If a slide presentation shown to TCC’s Board of Trustees on Nov. 11 is any indication, the TCC Southeast Redevelopment Project is a whole that far exceeds the sum of its parts.
The descriptions of Dan Eikenberry and Gardner Vass of Perkins&Will architects projected an atmosphere of warmth, welcoming, openness, engagement and light.
Take, for example, the approach from the north to the new Student Experience Building. The glazed walls are such that one can see the activity and bustle within the building – students being greeted and guided to whatever services they require. It’s as if one is already inside the building before entering the door.
Inside, all is open. A large welcome desk. No corridors, just a large central space ringed by student services. No ordinary staircase, but rather a “learning stair,” a broad amphitheater-like structure providing not only access to the second level but also a place for students, faculty and staff to hang out and chill out. The staircase doubles as a light source, furnishing an atrium for illumination to flow from the second level to the first.
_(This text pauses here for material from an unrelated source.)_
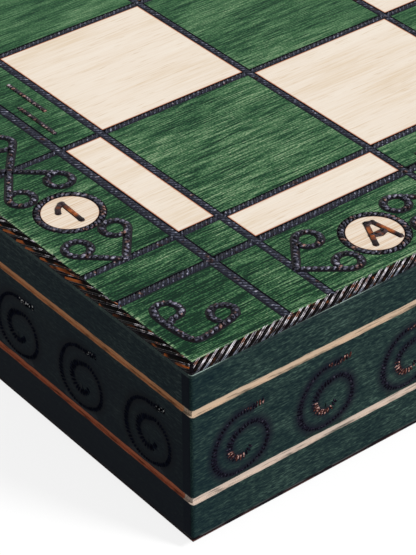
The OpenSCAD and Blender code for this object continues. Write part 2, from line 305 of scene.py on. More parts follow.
def rail_wood(name, grain, dim, line_colours):
    """The walls: teal stain, two bare lines, a burned lower edge, darker end grain and painted shade. grain is 0 along
    X and 1 along Y, and line_colours are those of the lower and the upper line."""
    f = Finish(name, roughness=0.6, specular=0.02)
    x, y, z = f.axes()
    outer = f.most(f.size(x), f.size(y))
    tone, colour = side_colour(f, grain, dim)

    # Painted shade: the left and right walls get darker towards the bottom, and the front and back ones towards the
    # corners
    if grain:
        middle, bottom = f.ease(z, RIM + 37 * MM, RIM + 25 * MM), f.ease(z, RIM + 20 * MM, RIM)
        colour = f.mix(f.add(f.times(middle, 0.6), f.times(bottom, 0.2)), colour, srgb(9, 12, 23))
    else:
        corner_shade = f.ease(f.size(x), EDGE - 17 * MM, EDGE - 3 * MM)
        colour = f.mix(f.times(corner_shade, 0.4), colour, srgb(10, 30, 38))

    end = f.times(
        f.above(f.size(x), EDGE - 0.02 * MM),
        f.ease(f.size(y), EDGE - 3.2 * MM, EDGE - 2.9 * MM),
    )
    colour = f.mix(end, colour, srgb(10, 17, 26))
    scorch_and_glint = f.times(f.ease(f.times(f.held("scorch_and_glint"), f.about(1.0, (tone, 1.0))), 0.0, 1.1), 0.85)
    colour = f.mix(scorch_and_glint, colour, srgb(10, 11, 18) if grain else srgb(20, 16, 31))

    # The lines are scraped by hand: their edges wander and flecks of stain stay in them
    wander = f.fibre(grain, 5, 2, 3)
    fleck = f.fibre(grain, 5, 0.34, 2)
    near_face = f.most(
        f.above(outer, EDGE - LINE_DEPTH - 0.05 * MM),
        f.below(f.size(y), FOLD_EDGE + LINE_DEPTH + 0.05 * MM),
    )
    for height, line in zip(LINE_HEIGHTS, line_colours):
        off = f.add(f.size(f.add(z, -height)), f.times(f.add(wander, -0.5), 0.6 * MM))
        here = f.times(f.ease(off, 0.98 * MM, 0.76 * MM), near_face)
        shade = f.mix(f.ease(fleck, 0.52, 0.72), line, tuple(0.42 * c for c in line[:3]) + (1.0,))
        colour = f.mix(here, colour, shade)

    # The rim is burned, with two paler threads along it
    height = f.math("DIVIDE", f.add(f.add(z, -RIM), f.times(f.add(wander, -0.5), 0.3 * MM)), RIM_BURN)
    threads = f.ramp(
        height,
        (0.28, 20, 16, 22), (0.36, 112, 76, 68), (0.46, 104, 70, 64),
        (0.56, 20, 17, 22), (0.7, 22, 20, 24), (0.8, 70, 72, 72),
    )
    glint = f.ease(f.fibre(grain, 5, 2, 1), 0.38, 0.56)
    burned = f.mix(f.times(glint, 0.25 if grain else 1.0), srgb(18, 15, 20), threads)
    colour = f.mix(f.ease(height, 1.0, 0.84), colour, burned)
    f.bump(tone, 0.05 * MM, 0.5)
    return f.finish(colour, f.add(f.times(tone, 0.2), 0.5))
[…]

But the Student Experience Building plan makes it more a waystation than a final destination. The same visual flow leading into the building from the north continues with a view south to a grassy courtyard bordered with lawn furniture and then beyond through the learning commons, or library, and even further through a raised portion of the new Academic Building. It’s as if the Student Experience Building makes a sweeping gesture and says to the newcomer, “This is your future.”
“We are redefining the central axis,” Eikenberry said, “creating a new front door for the campus, drawing people through that main corridor into what we think of as the heart and the hub of the campus, which is going to be the new Learning Commons, and then through to the south side where we’re anchoring the entire campus with that Academic Building.”
The points along the axis aren’t the only ones getting some sparkle. The ESEE wing, a quiet backwater much of the time, will undergo an extensive renovation after the new buildings are completed.
“We’re doing some heavy renovation there,” Eikenberry said. “We want to open it up, provide more spacious corridors for informal studying and gathering. We’re also creating some vertical connectivity by punching some holes in slabs, popping up the roof and bringing sunshine in.”
“The final renderings of the new TCC Southeast were wonderful,” said campus President Bill Coppola. “It is obvious that the work of the Principle teams are coming to fruition. The new student experience and learning environments will enhance the already collaborative learning styles already incorporated at Southeast. We are looking forward to the additional space both in and out of the buildings.”
Coppola wasted no time sharing the presentation with faculty and staff, giving them a showing the after the Board of Trustees viewed it. “My initial impression is that students will have a ton of space and it will be home away from home for many of them,” said History Instructor Stephanie Hawkins. “The wow factor is definitely the architecture. It reminds me a bit of the newer buildings on the Richland College Campus.”
Work planned outside the primary campus footprint, while not as head-turning, will still be welcome. The six temporary structures to the east will disappear, and the gravel parking lot will be expanded and paved, helping to alleviate a problem that has existed at Southeast since it opened in 1996.
In all, the campus will gain about 100,000 square feet and will be large enough to accommodate enrollment through 2030. The new buildings will account for about 100,000 square feet of the total, and 234,000 square feet of the present structure will be renovated.
The TCC Southeast project, budgeted at $142 million, is part of an $825 bond program approved by Tarrant County voters in November 2019. Work is underway on construction documents, which should be done by February 2022. Construction is to begin in March, with a projected completion date of September 2024.